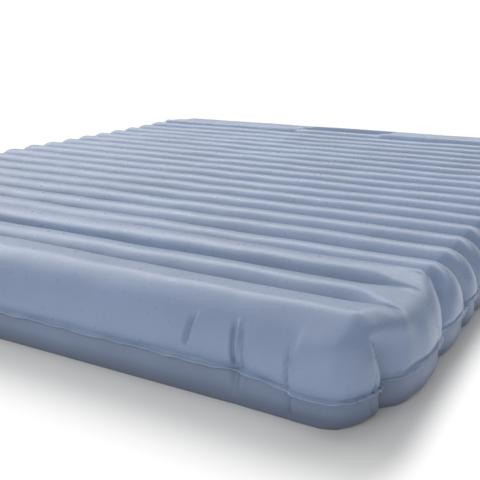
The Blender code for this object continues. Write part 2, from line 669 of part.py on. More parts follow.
# radius, height
PLUNGER = [(0.0, 0.0668), (0.0045, 0.0668), (0.0045, CPR_SEAT - GAP), (0.0116, CPR_SEAT - GAP),
           (0.0116, CPR_SEAT - 0.0028), (0.0030, CPR_SEAT - 0.0040),
           (0.0030, CPR_SEAT - 0.0090), (0.0, CPR_SEAT - 0.0090)]
turned("cpr_plunger", PLUNGER, (*CPR, 0), gasket_mat, 20)
coil("cpr_spring", CPR, radius=0.0052, wire=0.0006, z_low=CPR_BOTTOM + SPRING_RISE,
     z_high=CPR_SEAT - 0.0050, turns=4.0)

# ---------------------------------------------------------------- pump connection
SOCKET_TOP = 0.0905
SOCKET_FLANGE_T = 0.0025
NECK_Z0, NECK_Z1 = 0.0500, GASKET_Z0 + 0.001
BUTTON_Z = 0.0835
socket = box("port_socket", (0.0740, 0.0440, SOCKET_FLANGE_T),
             (0, BAY_Y, GASKET_Z0 + 0.5 * SOCKET_FLANGE_T), socket_mat)
join(socket,
     box("socket_block", (0.0680, 0.0310, SOCKET_TOP - GASKET_Z0),
         (0, BAY_Y, 0.5 * (SOCKET_TOP + GASKET_Z0))),
     box("socket_neck", (0.0560, 0.0340, NECK_Z1 - NECK_Z0), (0, BAY_Y, 0.5 * (NECK_Z1 + NECK_Z0))))

# air ports: sleeve and poppet as radius, height
SLEEVE = [(0.0090, SOCKET_TOP - 0.0005), (0.0090, 0.0480), (0.0045, 0.0480), (0.0045, 0.0400),
          (0.0030, 0.0400), (0.0030, 0.0500), (0.0065, 0.0500), (0.0065, 0.0620),
          (0.0045, 0.0620), (0.0045, 0.0640), (0.0065, 0.0640), (0.0065, SOCKET_TOP - 0.0005)]
POPPET = [(0.0, 0.0840), (0.0016, 0.0840), (0.0016, 0.0617), (0.0058, 0.0617),
          (0.0058, 0.0600), (0.0020, 0.0592), (0.0020, 0.0560), (0.0, 0.0560)]
for sign, tag in PORTS:
    port = (sign * PORT_X, BAY_Y)
    cut(socket, rod("sleeve_bore_" + tag, 0.00925, 0.10, (*port, 0.07), 'Z', segs=24))
    turned("port_sleeve_" + tag, SLEEVE, (*port, 0), sleeve_mat, 16)
    turned("port_poppet_" + tag, POPPET, (*port, 0), button_mat, 16)
    coil("port_spring_" + tag, port, radius=0.0036, wire=0.0004, z_low=0.0508, z_high=0.0586,
         turns=3.5)
    cut(socket, box("button_pocket_" + tag, (0.0160, 0.0130, 0.0080),
                    (sign * 0.0340, BAY_Y, BUTTON_Z)))

for sign, tag in SIDES:
    button = box("release_button_" + tag, (0.0084, 0.0122, 0.0072),
                 (sign * 0.0338, BAY_Y, BUTTON_Z), button_mat)
    edge_bevel = button.modifiers.new("edge", 'BEVEL')
    edge_bevel.width = 0.0006
    edge_bevel.segments = 1

# transport cap, hinged on a line parallel to X on the +Y side of the socket
LID_Y, LID_Z = BAY_Y + 0.0186, SOCKET_TOP + 0.0021
LID_HINGE = (0, LID_Y, LID_Z)
lid = box("transport_cap", (0.0560, 0.0330, 0.0030), (0, BAY_Y - 0.0005, SOCKET_TOP + GAP + 0.0015),
          cap_mat)
join(lid,
     box("lid_ear", (0.0290, 0.0040, 0.0026), (0, BAY_Y + 0.0170, SOCKET_TOP + GAP + 0.0014)),
     rod("lid_barrel", BARREL_R, 0.0300, LID_HINGE, 'X'))
cut(lid, rod("lid_pin_bore", PIN_BORE_R, 0.04, LID_HINGE, 'X'))
for sign, tag in SIDES:
    lug_x = sign * 0.0180
    hinge_lug(socket, "socket_", tag, (0.0037, 0.0060, 0.0070),
              (lug_x, LID_Y - 0.0013, LID_Z - 0.0031), (lug_x, LID_Y, LID_Z), 'X',
              round_length=0.0040, bore_length=0.008)
    # room in the lid for the lug
    cut(lid, box("lid_relief_" + tag, (0.0120, 0.0060, 0.02),
                 (sign * 0.0213, BAY_Y + 0.0162, SOCKET_TOP)))
rod("transport_cap_pin", PIN_R, 0.0408, LID_HINGE, 'X', screw_mat)
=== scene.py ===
"""Pressure relief mattress: the finished surfaces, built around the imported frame.

The mattress lies flat and centred on the origin: x runs across its width, y along its length from
the foot bolster (-y) to the head bolster (+y), and z up from the floor. The port bay, with its
valves and hose sockets, is sunk into the top near the head end.

The cover is laid out in pitches of the air cells. A "row" is a position along the length in
pitches, and a "turn" is how far round the rolled edge a point lies.
"""
import bpy
import bmesh
import math
import numpy as np
from types import SimpleNamespace
from mathutils import Matrix, Vector


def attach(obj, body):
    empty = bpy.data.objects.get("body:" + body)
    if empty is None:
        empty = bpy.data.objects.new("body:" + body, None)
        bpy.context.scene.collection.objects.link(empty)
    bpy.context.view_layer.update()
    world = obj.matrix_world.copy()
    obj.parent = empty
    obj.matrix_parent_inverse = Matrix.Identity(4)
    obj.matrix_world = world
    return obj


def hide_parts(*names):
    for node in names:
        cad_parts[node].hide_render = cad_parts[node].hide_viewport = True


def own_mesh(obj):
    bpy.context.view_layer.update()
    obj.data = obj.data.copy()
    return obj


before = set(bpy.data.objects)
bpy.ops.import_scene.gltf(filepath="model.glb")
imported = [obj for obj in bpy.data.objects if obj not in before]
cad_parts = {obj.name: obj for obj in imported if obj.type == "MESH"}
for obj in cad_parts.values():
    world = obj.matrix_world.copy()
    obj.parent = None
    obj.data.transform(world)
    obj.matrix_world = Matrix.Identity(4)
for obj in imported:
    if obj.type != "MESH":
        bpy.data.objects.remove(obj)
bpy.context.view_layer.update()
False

# ---------------------------------------------------------------- dimensions
PITCH = 0.085                       # one air cell along y, metres
# in pitches:
FOOT_ROW, HEAD_ROW = -0.13, 23.13   # ends of the mattress
MID_ROW = 0.5 * (FOOT_ROW + HEAD_ROW)
MIRROR = FOOT_ROW + HEAD_ROW        # MIRROR - row is the same place from the other end
CREST, SEAM = 1.50, 0.55            # heights of the ridges and of the weld
WALL_X, ROLL_X, ROLL_Y = 9.155, 0.655, 0.86   # half width, then reach of the rolled edges
TUCK_X, TUCK_Y = 0.04, 0.03         # how far the weld draws in under the roll
BULGE_Z = 0.68                      # height of the widest point
SPLIT = 0.84                        # turn at which the roll starts tucking in
GROOVE_TOP = 0.33                   # depth of the grooves between ridges
END_MARGIN = 0.78                   # first row of the flat top
TOP_LINE = WALL_X - ROLL_X          # half width of the flat top
GROOVES = np.array([k + 0.5 for k in range(1, 22)])
# in metres:
SHEET = 0.0012                      # cover thickness
GAP = 0.0003                        # clearance between touching parts
LIP = (0.5 * GAP + SHEET) / PITCH   # skin's offset from the weld plane, in pitches


def y_at(row):
    return (row - MID_ROW) * PITCH


BAY_Y = y_at(21.0)
BAY_FLOOR = 0.0700
SIDES = ((-1, "left"), (1, "right"))
PORTS = ((-1, "a"), (1, "b"))
PORT_X = 0.013                      # hose ports either side of the centre line


# ---------------------------------------------------------------- shaping functions
def ease(value, start, end):
    """Smooth step from 0 at start to 1 at end."""
    t = np.clip((np.asarray(value, float) - start) / (end - start), 0.0, 1.0)
    return t * t * (3.0 - 2.0 * t)


def bell(value, centre, width):
    return np.exp(-((np.asarray(value, float) - centre) / width) ** 2)


def fold(value, centre, width, depth, ridge_offset, ridge_share):
    """A crease with a lower ridge beside it."""
    return (-depth * bell(value, centre, width)
            + ridge_share * depth * bell(value, centre + ridge_offset, width))


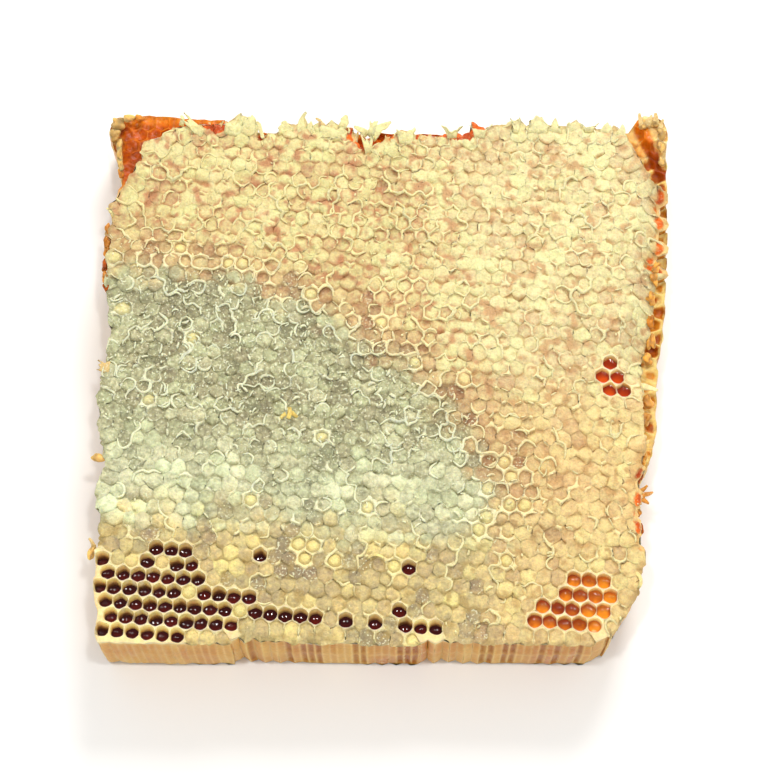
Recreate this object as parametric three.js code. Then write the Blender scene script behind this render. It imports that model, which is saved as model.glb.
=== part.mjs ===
import * as THREE from 'three';

// A slab of capped honeycomb, cut and broken out of its frame, lying on its lower caps.
// Millimetres, +Z up, origin at the centre of the footprint, on the resting face.
// Every cell is a hexagonal prism of one shared lattice: its corners are the means of three
// neighbouring cell centres, so all cells meet corner to corner in one closed solid.

// Lattice of the upper cells
const cellPitch = 5.18;        // from cell to cell along a row
const rowPitch = 4.94;         // from row to row
const latticeTurn = 3.65;      // degrees clockwise, seen from above
const latticeShift = [-1.1, -0.3];
const frontFan = { slope: 0.0185, reach: 54 };     // rows fan out towards the front edge
const frontStretch = { growth: 0.065, reach: 36 }; // and stand further apart there
const cellJitter = 0.42;       // how far a centre strays from the lattice

// Heights over the resting face
const capHeight = 34;
const capSwell = 1.0;          // slow rise and fall of the capped surface
const tornHeight = 24;         // broken cells beside the caps
const tornStep = 1.4;          // and at least this far under the lip
const midribHeight = 17;
const lipDrop = 2.6;           // the overhanging lip of the caps
const honeyDepth = 4.2;        // from the rim of an open cell to its honey
const wellWidth = 0.8;         // a well's width at the honey, as a share of its cell's

// Footprint
const frontEdge = -103.2;
const lipReach = 0.5;          // the torn lip stands out over the walls
const lipInset = 0.55;
const midribOutset = 0.35;
const baseInset = 0.6;
const edgeReach = 2.4;         // how far a corner may be drawn to the outline
const edgePull = 0.88;         // and how much of that way it goes

// Relief of the caps
const dryDome = 0.95;          // pale dry caps stand proud
const wetDome = -0.5;          // soaked caps sink
const flatCap = 0.36;          // a cap with less relief than this has no centre point
const grooveJitter = 0.35;
const ridgeRise = 0.75;        // wandering ridges of wax between soaked cells

// Outlines as [along, across] points, read in straight lines
const capLeft = [[-103, -99.5], [-78, -101.5], [-65, -99.7], [-50, -102.6], [-39, -99.8], [-16, -103.3],
  [11, -99.8], [31, -102.7], [55, -102.3], [66, -100], [81, -92], [104, -92]];
const capRight = [[-103, 75], [-97, 78], [-86, 85.3], [-72, 89], [-60, 87.2], [-44, 87.6], [-34, 91.4],
  [-15, 90.2], [0, 91], [22, 96.6], [51, 100], [68, 101.5], [74, 96], [82, 92.4], [89, 88.5], [104, 88.5]];
const capBack = [[-105, 84], [-94, 84], [-86, 90], [-79, 93], [-57, 96], [-46, 90.2], [-32, 95], [-28, 91],
  [-20, 95], [-7.5, 83.4], [4, 92.5], [15, 89.7], [34, 93.8], [66, 94], [88, 91.5], [105, 91]];
const slabLeft = [[-103, -99.5], [-78, -101.5], [-65, -99.7], [-50, -102.6], [-39, -99.8], [-16, -103.3],
  [11, -99.8], [31, -102.7], [55, -103.5], [66, -102], [76, -100.5], [86, -102], [94, -104.8], [104, -104.8]];
const slabRight = [[-103, 75], [-97, 78], [-86, 85.3], [-72, 89], [-60, 87.6], [-44, 88.6], [-36, 92.4],
  [-25, 96], [-5, 97], [22, 101], [50, 103.2], [104, 104.6]];
const slabBack = [[-105, 101.5], [-92, 103], [-62, 100.6], [-50, 96], [84, 93.5], [91.5, 96], [94.5, 100.8],
  [100, 100], [105, 96]];

// Soaked zone of sunken caps: an ellipse with a broad soft edge
const wetZone = { centre: [-84, -46], radii: [132, 84], turn: -13, edge: 0.16 };

// The right flank, where the capped surface bends down
const flank = { from: -4, to: 62, width: 11, drop: 7 };

// The pale chunk left standing in the far right corner
const chunk = { centre: [100, 95], radius: 9, rise: 5 };

// Open cells: single ones by their place, and runs from a first to a last cell
const openSingles = [
  [-99, -73.5], [-84, -74.5], [-12.5, -95.8], [-4.6, -95.7],
  [-46, -72.6], [6.7, -73.9], [5.3, -92.7], [78.5, -1.7]
];
const openRuns = [
  [[-81, -70.2], [-71, -70.7]], [[-73.9, -75.3], [-68.7, -76.7]], [[-97, -78.3], [-66.5, -81]],
  [[-99.7, -83.1], [-74.3, -85.3]], [[-64.3, -86], [-49.1, -87.4]], [[-97.4, -88.3], [-56.2, -91.6]],
  [[-45.8, -92.4], [-25, -94.2]], [[-95.3, -93.5], [-53.8, -96.8]], [[-98.3, -98.4], [-72.4, -100.7]],
  [[5.7, -96.7], [16.3, -97.4]], [[75.8, -7], [81, -6.3]], [[78, -11.2], [83.2, -10.4]],
  [[63.7, -82.1], [73.7, -82.1]], [[61.1, -86.4], [76.1, -87.4]], [[53.5, -90.3], [73.7, -92.7]],
  [[50.6, -94.8], [70.8, -97]]
];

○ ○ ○

Copy exactly the lines from the top of the entries through the line with "z_high=CPR_SEAT - 0.0050, turns=4.0)" in it, please, keeping both ends and adding nothing.

**SOLUTION TO THIS EXERCISE:**
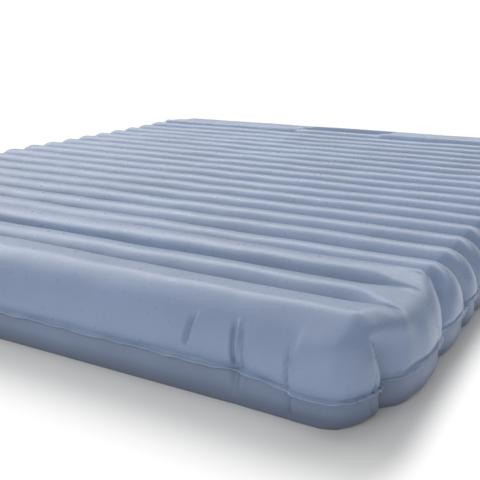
The Blender code for this object continues. Write part 2, from line 669 of part.py on. More parts follow.
# radius, height
PLUNGER = [(0.0, 0.0668), (0.0045, 0.0668), (0.0045, CPR_SEAT - GAP), (0.0116, CPR_SEAT - GAP),
           (0.0116, CPR_SEAT - 0.0028), (0.0030, CPR_SEAT - 0.0040),
           (0.0030, CPR_SEAT - 0.0090), (0.0, CPR_SEAT - 0.0090)]
turned("cpr_plunger", PLUNGER, (*CPR, 0), gasket_mat, 20)
coil("cpr_spring", CPR, radius=0.0052, wire=0.0006, z_low=CPR_BOTTOM + SPRING_RISE,
     z_high=CPR_SEAT - 0.0050, turns=4.0)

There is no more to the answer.